* **DATASET CONTENT**:
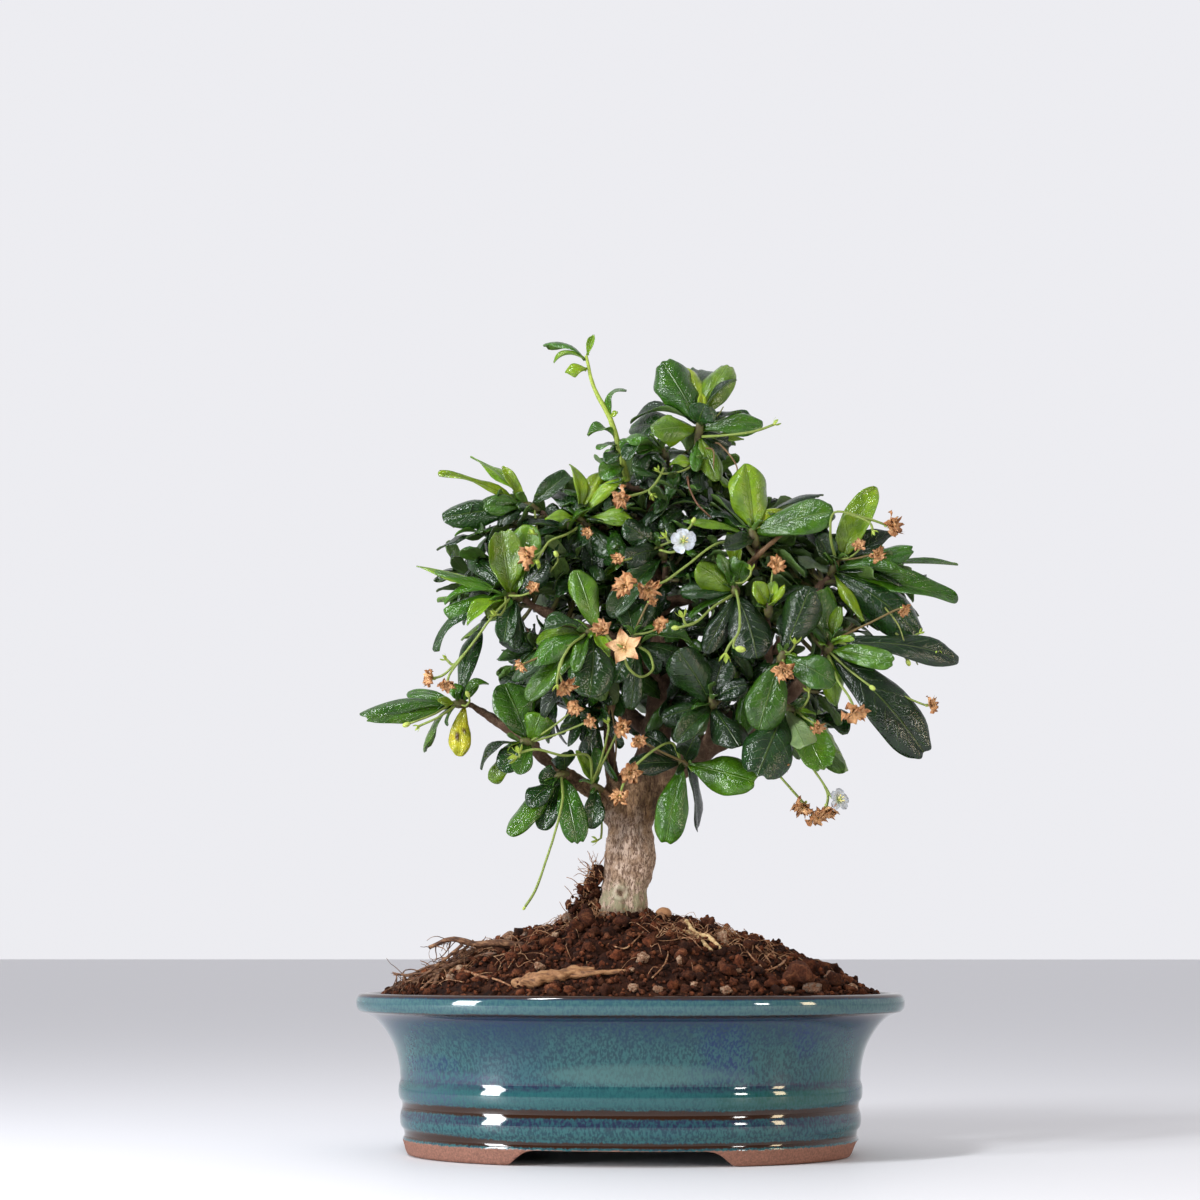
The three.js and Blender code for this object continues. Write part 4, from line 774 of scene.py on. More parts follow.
def addCrumb(bm, place, size, level, shade, dice):
    # One crumb of soil: a ball pushed about until it is a rough clod, plainer where it is small
    if size < soil["plainUnder"]:
        level = 1
    spin = Matrix.Rotation(dice.uniform(0, 6.28), 4, Vector((dice.random(), dice.random(), 1)))
    shape = Matrix.Diagonal((size * dice.uniform(0.75, 1.25), size, size * dice.uniform(0.65, 1), 1))
    made = bmesh.ops.create_icosphere(bm, subdivisions=level, radius=1,
                                      matrix=Matrix.Translation(place) @ spin @ shape)
    warm = dice.uniform(0.9, 1.06)
    wide, narrow = soil["push"]
    for vert in made["verts"]:
        push = 1 + wide * noise.noise(vert.co * (1.1 / size) + place)
        push += narrow * noise.noise(vert.co * (2.6 / size))
        vert.co = place + (vert.co - place) * push
    paint(bm, "grit", made["verts"], (shade * warm, shade, shade / warm))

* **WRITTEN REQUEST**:
Write out the whole listing exactly.

* **SOLUTION FOR THIS EXERCISE**:
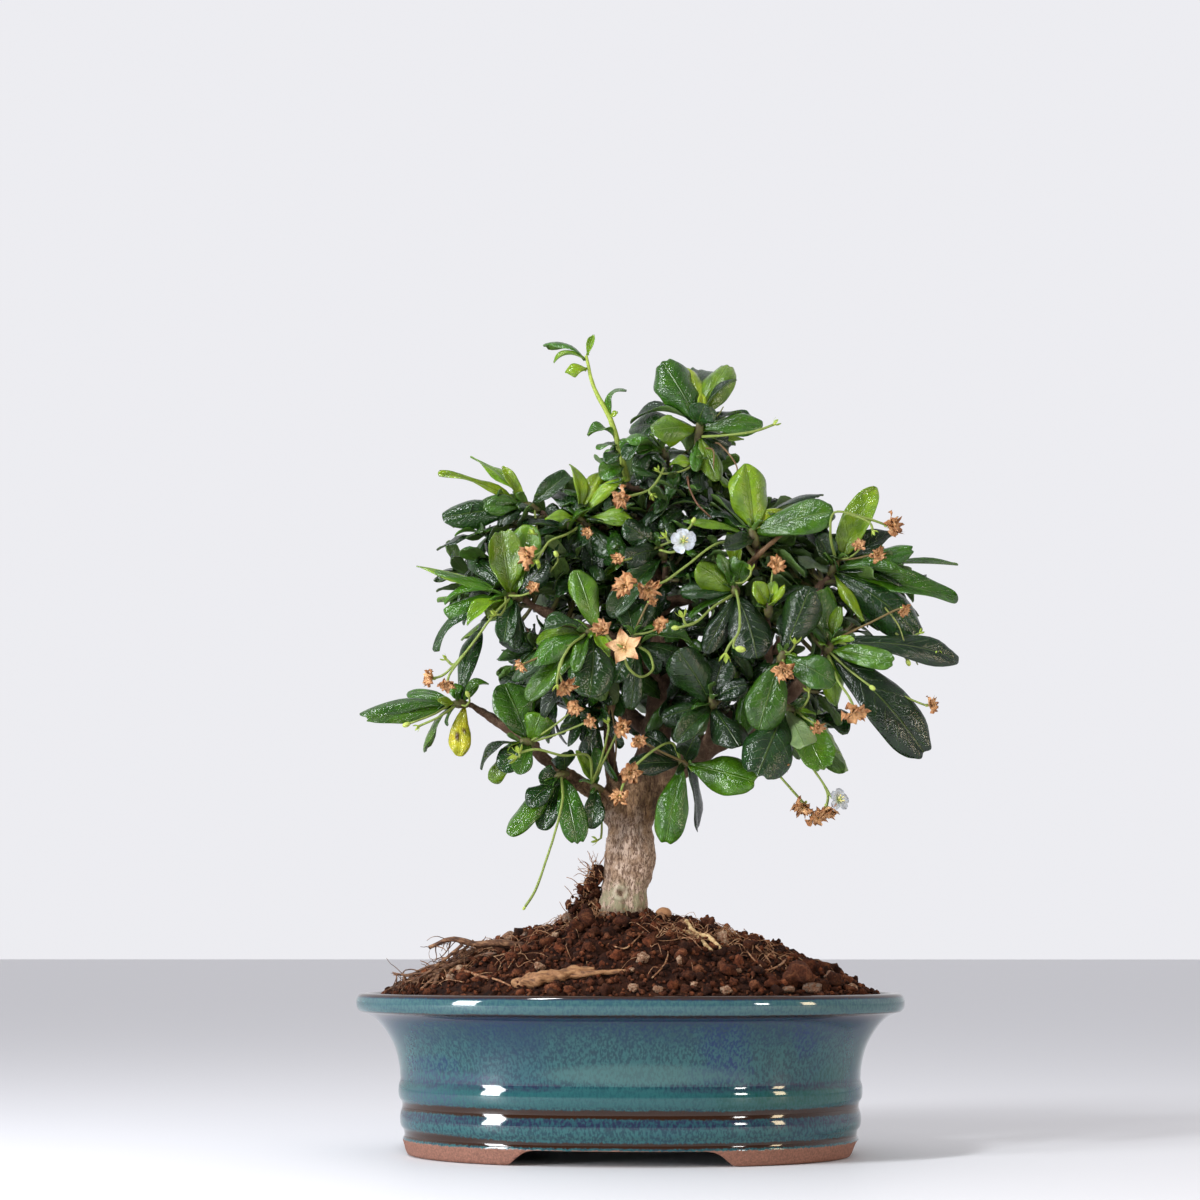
The three.js and Blender code for this object continues. Write part 4, from line 774 of scene.py on. More parts follow.
def addCrumb(bm, place, size, level, shade, dice):
    # One crumb of soil: a ball pushed about until it is a rough clod, plainer where it is small
    if size < soil["plainUnder"]:
        level = 1
    spin = Matrix.Rotation(dice.uniform(0, 6.28), 4, Vector((dice.random(), dice.random(), 1)))
    shape = Matrix.Diagonal((size * dice.uniform(0.75, 1.25), size, size * dice.uniform(0.65, 1), 1))
    made = bmesh.ops.create_icosphere(bm, subdivisions=level, radius=1,
                                      matrix=Matrix.Translation(place) @ spin @ shape)
    warm = dice.uniform(0.9, 1.06)
    wide, narrow = soil["push"]
    for vert in made["verts"]:
        push = 1 + wide * noise.noise(vert.co * (1.1 / size) + place)
        push += narrow * noise.noise(vert.co * (2.6 / size))
        vert.co = place + (vert.co - place) * push
    paint(bm, "grit", made["verts"], (shade * warm, shade, shade / warm))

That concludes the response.